**Exercise aim**:
Quote exactly the lines from the line containing "shape = node.Shape" to the line containing "bpy.context.scene.collection.objects.link(empty)", both lines included, please, and nothing more.
--- begin ---
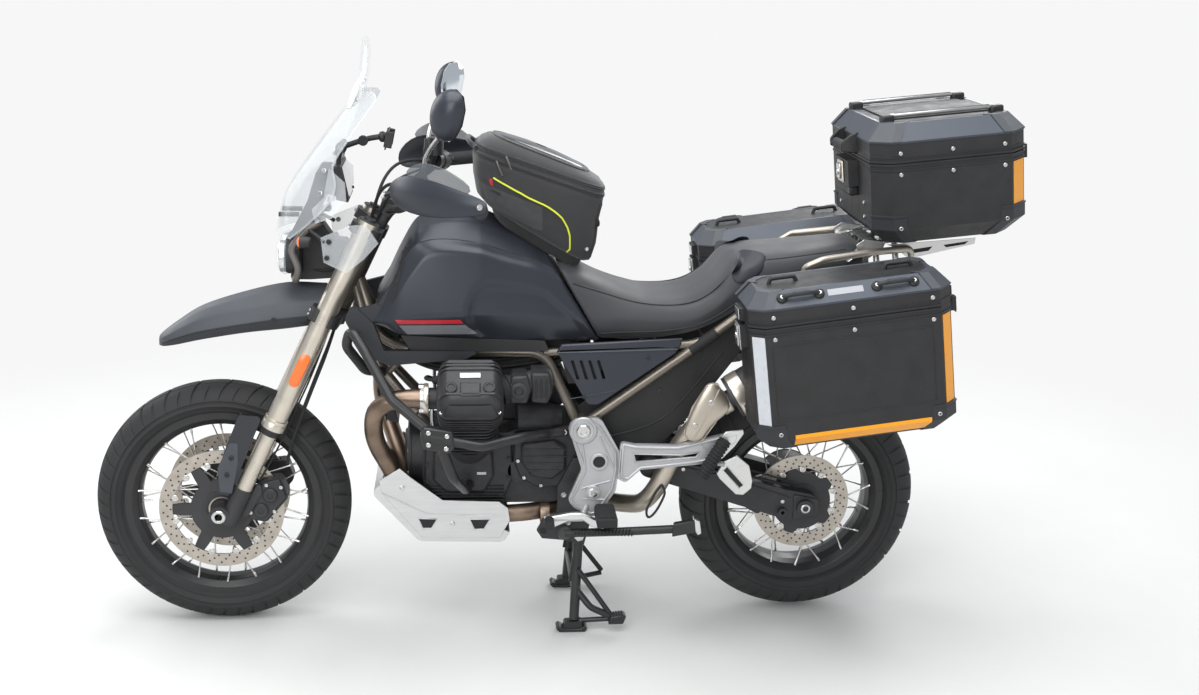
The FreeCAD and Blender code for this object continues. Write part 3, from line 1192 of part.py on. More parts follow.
def racks():
    loops = []
    turn = Rotation(Vector(0, 1, 0), size("pannier_tilt"))
    inner = size("pannier_inner_side")
    for sign in (-1, 1):
        y = sign * (inner - RACK_IN)
        corner = [PANNIER_BASE + turn.multVec(Vector(u, 0, w)) for u, w in
                  ((190, 250), (-190, 250), (-190, 40), (190, 40), (190, 240))]
        route = [(p.x, y, p.z) for p in corner]
        parts = [tube("rack_loop_%d" % sign, route, RACK_RADIUS, 36)]
        joints = [(route[0], (190, 872)), (route[1], (-210, 980))]
        for index, (point, (x, z)) in enumerate(joints):
            parts.append(tube("rack_stay_%d_%d" % (index, sign),
                              [(point[0] - (0 if index else 6), y, point[2] - 14), (x, sign * 200, z),
                               (x, sign * (163 if index == 0 else 128), z)], 8, 20))
        loops.append(fused("rack_%d" % sign, parts))
    sub_part(group("rack_pair", loops), "pannier_racks")


def front_end():
    # lamp body ahead of the fork's sweep, with a neck that runs back between the legs
    rows = [(1308, (950, 76, 20), (990, 104, 24), (1040, 84, 20)),
            (1340, (950, 80, 20), (990, 106, 24), (1044, 84, 20)),
            (1368, (958, 60, 20), (990, 84, 24), (1034, 62, 20))]
    lamp = loft("lamp_loft", [(row[0], both_sides(row[1:])) for row in rows])
    sub_part(lamp, "headlamp")
    # a narrow neck carries lamp, screen and instrument from the steering head
    neck = side_slab("cowl_neck", [(1204, 936, 4), (1290, 930, 8), (1338, 930.5, 6), (1338, 946.5, 4),
                                   (1307.7, 948, 0), (1307.7, 1046, 4), (1290, 1090, 10), (1262, 1086, 4),
                                   (1228, 1034, 10), (1196, 1030, 8), (1178, 985, 4)], "-26", "26")
    shelf = side_slab("cowl_shelf", [(1306, 1047, 0), (1336, 1047, 4), (1286, 1140, 30), (1262, 1214, 6),
                                     (1229.9, 1214, 0), (1216.2, 1152.4, 0), (1240, 1158, 0), (1276, 1070,
                                             0)], "-78", "78")
    bore = rod("cowl_bore", steer(560), steer(900), "30.3")
    sub_part(cut("cowl_cut", fused("cowl_solid", [neck, shelf]), bore), "front_cowl")
    parts = []
    for sign in (-1, 1):
        upper = mirrored([(1250, 78.3, 1094), (1250, 112, 1094), (1284, 118, 1078), (1328, 114, 1028),
                          (1308, 118, 978), (1318, 96, 942), (1325, 56, 938.5), (1325, 26.3, 938.5)], sign)
        parts.append(tube("cradle_%d" % sign, upper, 8.5, 30))
    sub_part(group("cradle_pair", parts), "lamp_cradle")
    # one curved sheet: each section is a bow from side to side
    rows = [(1058, 1372, 150, 60), (1150, 1342, 160, 90), (1290, 1240, 140, 80), (1400, 1160, 90, 40)]
    outer = []
    for z, x, half, sweep in rows:
        outer.append((str(z), [(x, -half * 0.35, 30), (x, half * 0.35, 30), (x - sweep, half, 4),
                               (x - sweep - 4, half, 2), (x - 4, half * 0.35 - 2, 28), (x - 4,
                                       -half * 0.35 + 2, 28),
                               (x - sweep - 4, -half, 2), (x - sweep, -half, 4)]))
    screen = loft("screen_loft", outer, "XY_Plane")
    stays = [rod("screen_stay_%d" % sign, (1311, sign * 40, 1100), (1359, sign * 40, 1100),
                 "6") for sign in (-1, 1)]
    spoiler = side_slab("spoiler", [(1166, 1388, 8), (1150, 1531, 20), (1144, 1531, 20), (1158, 1388, 4)],
                        "-90", "90")
    clamp = [block("spoiler_clamp_%d" % sign, ("1146", "1180"), (str(sign * 40 - 12), str(sign * 40 + 12)),
                   ("1370", "1420")) for sign in (-1, 1)]
    sub_part(fused("screen_all", [screen, spoiler] + clamp + stays), "windscreen")
    unit = side_slab("display", [(1214, 1144, 4), (1230, 1216, 8), (1206, 1226, 8), (1188, 1139, 4)],
                     "-80", "80")
    bar = rod("accessory_bar", (1206, -86, 1262), (1206, 86, 1262), "8")
    posts = [rod("bar_post_%d" % sign, (1212, sign * 60, 1200), (1206, sign * 60, 1262),
                 "6") for sign in (-1, 1)]
    sub_part(fused("instrument_all", [unit, bar] + posts), "instrument")


def tank_bag():
    # place, then (height, half width, corner) at the bottom, the belly and the top
    rows = [(876, (1099, 76, 20), (1180, 104, 40), (1240, 80, 30)),
            (800, (1087, 86, 24), (1190, 112, 40), (1290, 84, 40)),
            (680, (1043, 90, 24), (1150, 110, 40), (1246, 84, 40)),
            (560, (1003, 70, 20), (1100, 92, 30), (1188, 70, 30))]
    sub_part(loft("bag_loft", [(row[0], both_sides(row[1:])) for row in rows]), "tank_bag")


def check(item):
    """Stops on a failed object, and on a null or invalid shape."""
    if "Invalid" in item.State or "Error" in item.State:
        raise RuntimeError("%s is %s" % (item.Name, item.State))


wheels()
fork()
front_mudguard()
handlebar()
frame()
engine()
exhaust()
skid_plate()
crash_bars()
swing_arm()
stands()
footplates()
tank()
seat()
tail()
luggage_plate()
cases()
racks()
front_end()
tank_bag()
doc.recompute()
for item in doc.Objects:
    check(item)
for node in nodes:
    name = node.Label
    shape = node.Shape
    if shape.isNull() or not shape.isValid():
        raise RuntimeError(name + " has no valid shape")
    shape.exportStep("parts/%s.step" % name)
    print(name, len(shape.Solids), round(shape.Volume / 1000, 1))
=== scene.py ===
import math

import bmesh
import bpy
from mathutils import Matrix, Vector


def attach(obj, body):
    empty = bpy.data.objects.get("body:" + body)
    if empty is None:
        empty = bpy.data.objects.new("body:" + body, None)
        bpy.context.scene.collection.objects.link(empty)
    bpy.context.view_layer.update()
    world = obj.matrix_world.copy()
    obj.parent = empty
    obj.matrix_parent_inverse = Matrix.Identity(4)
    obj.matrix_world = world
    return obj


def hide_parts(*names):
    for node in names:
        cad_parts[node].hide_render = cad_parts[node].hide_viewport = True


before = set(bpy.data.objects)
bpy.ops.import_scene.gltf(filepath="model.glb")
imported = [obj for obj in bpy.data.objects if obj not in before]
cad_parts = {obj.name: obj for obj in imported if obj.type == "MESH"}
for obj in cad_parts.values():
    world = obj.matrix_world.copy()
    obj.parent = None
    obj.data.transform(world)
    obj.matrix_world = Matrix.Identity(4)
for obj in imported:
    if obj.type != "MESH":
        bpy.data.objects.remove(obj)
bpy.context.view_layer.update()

# Places are given in millimetres from under the rear axle: X forward, Y left, Z up from the floor.
MIDDLE = 0.6785
FRONT_AXLE = (1530, 329)
REAR_AXLE = (0, 330)
SIDES = ((1, "left"), (-1, "right"))


def P(x, y, z):
    return Vector((x / 1000 - MIDDLE, y / 1000, z / 1000))


# Camera

CAMERA_TURN = (5.51, 15.33, 1.256)     # yaw, pitch and roll in degrees
CAMERA_PLACE = (911, 3776, 1781)
CAMERA_LENS = 44.86
SENSOR_WIDTH = 36
VIEW_END = 60


def set_camera():
    yaw, pitch, roll = (math.radians(angle) for angle in CAMERA_TURN)
    level = Vector((-math.sin(yaw), -math.cos(yaw), 0))
    side = Vector((-math.cos(yaw), math.sin(yaw), 0))
    ahead = level * math.cos(pitch) - Vector((0, 0, math.sin(pitch)))
    top = Vector((0, 0, math.cos(pitch))) + level * math.sin(pitch)
    right = side * math.cos(roll) + top * math.sin(roll)
    up = top * math.cos(roll) - side * math.sin(roll)
    data = bpy.data.cameras.new("camera")
    data.sensor_fit = "HORIZONTAL"
    data.sensor_width = SENSOR_WIDTH
    data.lens = CAMERA_LENS
    data.clip_end = VIEW_END
    camera = bpy.data.objects.new("camera", data)
    place = Matrix((right, up, -ahead)).transposed().to_4x4()
    place.translation = P(*CAMERA_PLACE)
    camera.matrix_world = place
    bpy.context.scene.collection.objects.link(camera)
    bpy.context.scene.camera = camera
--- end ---
**Worked solution**:
    shape = node.Shape
    if shape.isNull() or not shape.isValid():
        raise RuntimeError(name + " has no valid shape")
    shape.exportStep("parts/%s.step" % name)
    print(name, len(shape.Solids), round(shape.Volume / 1000, 1))
=== scene.py ===
import math

import bmesh
import bpy
from mathutils import Matrix, Vector


def attach(obj, body):
    empty = bpy.data.objects.get("body:" + body)
    if empty is None:
        empty = bpy.data.objects.new("body:" + body, None)
        bpy.context.scene.collection.objects.link(empty)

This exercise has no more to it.